Monetary supply isn't necessarily directly proportional to inflation. You can increase supply without inflation if the economy is growing. Search for supply increase in the last 20 years, it wasn't 2%. Actually just Google supply vs inflation, lots of great starting points
Your assumptions are a bit flawed. 25% of the money supply was created in the last 2 years. (Stimulus packages + massive quantitative easing) That represents a roughly 33% increase in the money supply. So assuming all things are equal, everything should cost 33% more. The reality is the distribution of that additional money in the economy is uneven. You now have more money chasing the same shares in the stock market. So the price of shares increase. Looking at your stock example, the price of a single share of stock is simply the price that was most recently paid for that block of shares. It does not mean you can sell every share for that price in the open market. The buying/selling pressure would cause that price to fluctuate. Now, this is very ELI5, but that's the basis for the current bull market.
Oh okay great, I think that definitely explains the current bull market.
There's more demand for some limited supply assets (stock, real estate) but not for others. Inflation is not a real average across everything
And it's all vaporware. Not like gold standard, so total stock value is not equal to total money.
I agree the gold standard provided a great benchmark. But it was abandoned by most nations to avoid deflation risks, slower economic growth amongst others. But why is total stock value not equal to total money? Can you elaborate on that?
Because stock vales are independent of money supply. One person buying 1stock at higher price Jack's up the price of all stocks on paper, but only real money exchange happened for 1stock
Stock value is based on what the last few schmucks bought it for. It has nothing to do with the companies net sales/worth/revenue/profit. And people can value a company based on its future potential.
I agree. While what you say is correct, please take a look at the other posts and comment if you are aware of where the additional money comes from with statistics and facts.
You've got to be kidding me. There is nothing left to explain after what I said. You're trolling everyone.

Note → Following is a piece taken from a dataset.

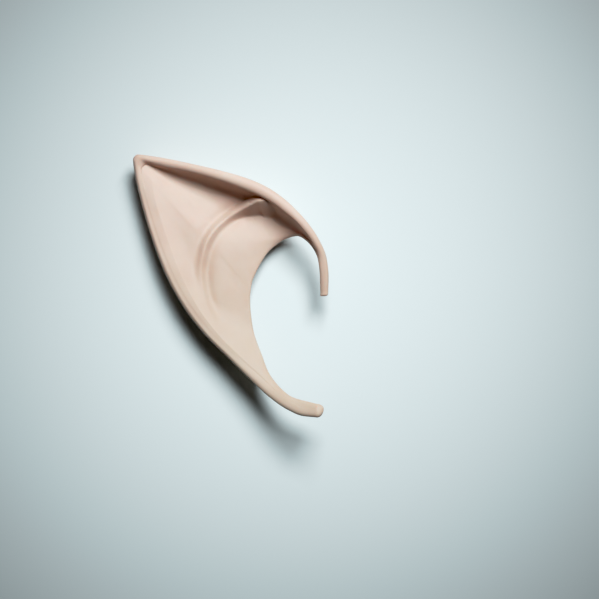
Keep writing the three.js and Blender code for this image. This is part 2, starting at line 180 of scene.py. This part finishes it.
# Curved fold, from its root at the rim to its lower end: its line as shares of width and length,
# its rise and the valleys outside and inside it as shares of the fold's height,
# and how high its root stands as a share of the depth
foldTable = [
    # along, x, y, rise, outerValley, innerValley, root
    (0.000, 0.799, 0.798, 0.00, 0.00, 0.00, 0.640),
    (0.078, 0.727, 0.818, 0.00, 0.00, 0.00, 0.680),
    (0.154, 0.655, 0.820, 0.00, 0.00, 0.00, 0.680),
    (0.203, 0.602, 0.805, 0.50, 0.40, 0.50, 0.560),
    (0.254, 0.553, 0.789, 1.00, 0.95, 1.00, 0.440),
    (0.330, 0.492, 0.762, 1.10, 1.15, 1.15, 0.360),
    (0.443, 0.415, 0.709, 1.00, 1.00, 1.05, 0.250),
    (0.570, 0.364, 0.634, 0.80, 0.60, 1.00, 0.100),
    (0.697, 0.346, 0.547, 0.45, 0.10, 0.90, 0.100),
    (0.836, 0.363, 0.449, 0.15, 0.00, 0.70, 0.100),
    (0.916, 0.393, 0.395, 0.05, 0.00, 0.35, 0.100),
    (1.000, 0.434, 0.341, 0.00, 0.00, 0.00, 0.100),
]

# Back: heights at its edge and heel as shares of the depth, heel as a share of the section's width,
# set-back as a share of the usual one, and how far the pocket is opened up
backTable = [
    # place, height, heelHeight, heel, setBack, pocket
    (0.000, 0.405, 0.415, 0.40, 0.08, 0.00),
    (0.057, 0.466, 0.486, 0.39, 0.09, 0.00),
    (0.088, 0.442, 0.520, 0.50, 0.08, 0.00),
    (0.117, 0.330, 0.520, 0.43, 0.13, 0.00),
    (0.148, 0.250, 0.400, 0.40, 0.28, 0.00),
    (0.179, 0.060, 0.120, 0.43, 0.55, 0.75),
    (0.215, 0.000, 0.000, 0.44, 0.85, 1.00),
    (0.337, 0.000, 0.000, 0.36, 1.00, 1.00),
    (0.446, 0.000, 0.000, 0.26, 1.00, 1.00),
    (0.517, 0.000, 0.000, 0.24, 1.00, 1.00),
    (0.630, 0.000, 0.000, 0.30, 1.00, 1.00),
    (0.758, 0.000, 0.000, 0.44, 0.75, 1.00),
    (0.817, 0.110, 0.110, 0.44, 0.40, 0.80),
    (0.872, 0.340, 0.340, 0.45, 0.17, 0.35),
    (0.949, 0.640, 0.640, 0.34, 0.10, 0.00),
    (1.000, 0.809, 0.809, 0.34, 0.10, 0.00),
]


def mix(start, end, share):
    return start + (end - start) * share


def smoothCurve(knots, values, at):
    # a curve through the knots that never overshoots between two of them
    knots = np.asarray(knots, float)
    values = np.asarray(values, float)
    at = np.clip(at, knots[0], knots[-1])
    step = np.diff(knots)
    rise = np.diff(values) / step
    before = rise[:-1]
    after = rise[1:]
    turns = before * after <= 0
    weightBefore = 2 * step[1:] + step[:-1]
    weightAfter = step[1:] + 2 * step[:-1]
    blend = weightBefore / np.where(turns, 1, before) + weightAfter / np.where(turns, 1, after)
    inner = np.where(turns, 0, (weightBefore + weightAfter) / np.where(turns, 1, blend))
    slope = np.concatenate([rise[:1], inner, rise[-1:]])
    row = np.clip(np.searchsorted(knots, at, side="right") - 1, 0, len(step) - 1)
    share = (at - knots[row]) / step[row]
    square = share * share
    cube = square * share
    return (values[row] + (values[row + 1] - values[row]) * (3 * square - 2 * cube)
            + slope[row] * step[row] * (cube - 2 * square + share)
            + slope[row + 1] * step[row] * (cube - square))


def readTable(table, places):
    rows = np.array(table)
    return [smoothCurve(rows[:, 0], column, places) for column in rows[:, 1:].T]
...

> There is a finite amount of money in USA Well, the assumption is wrong from the start 😂
🤣
Please explain as to how. In few of the posts the below are the reasons the stock market has increased from 2007 : A. QE : 8 Trillion added to the economy Please answer the following : 1. Why is there not "finite amount of money in USA"? 2. What are the other sources that make money "not finite"? 3. Please mention the actual statistics with numbers.
Well gdp grows in every country every year. Yeah not everyone is printing money, but that’s why we have 20T+ in debt.
1. Okay so the debt is one of the factors causing the market to increase? 2. So once the debt is paid off, does that mean the market should correspondingly decrease again?
Folks, OP is trolling.
Google really not. I want to understand it from a barebones point of view. So sorry if my questions sound silly or like I am trolling. The post has helped out quite a bit in my understanding of the market as you can read from my other comments.
Simple answer is that market cap != money in the market. Your last $100k trade that moves APPL by 1 cent will move its market cap by $170M
Awesome, think I got it. Thanks for the reply.
It's basically the price that people are willing to pay for it at that point in time even if it doesn't make sense from a fundamentals/technical point of view.
1. Incorrect 2. Incorrect
Almost anybody can invest in US stocks and you need to consider the global money supply. Also you can do stuffs on margins and warrants as well as companies can issues debt notes
Okay assume my same arguments above. The global monetary supply is fixed. 1. So is the only reason US stocks increase yearly is because it keeps pulling money from other countries? 2. Do you have articles or facts to back this up? 3. If you buy on margin, you will have to pay the margin back. So you may temporarily inflate the market. Eventually when its time to pay back, you will have to cash out stock and pay back the margin right?
My essential thesis is that it is a Zero Sum Game. I may be and think wrong somehow, but don't understand why and need someone to chime in on whether it is in fact a 0 sum game or not.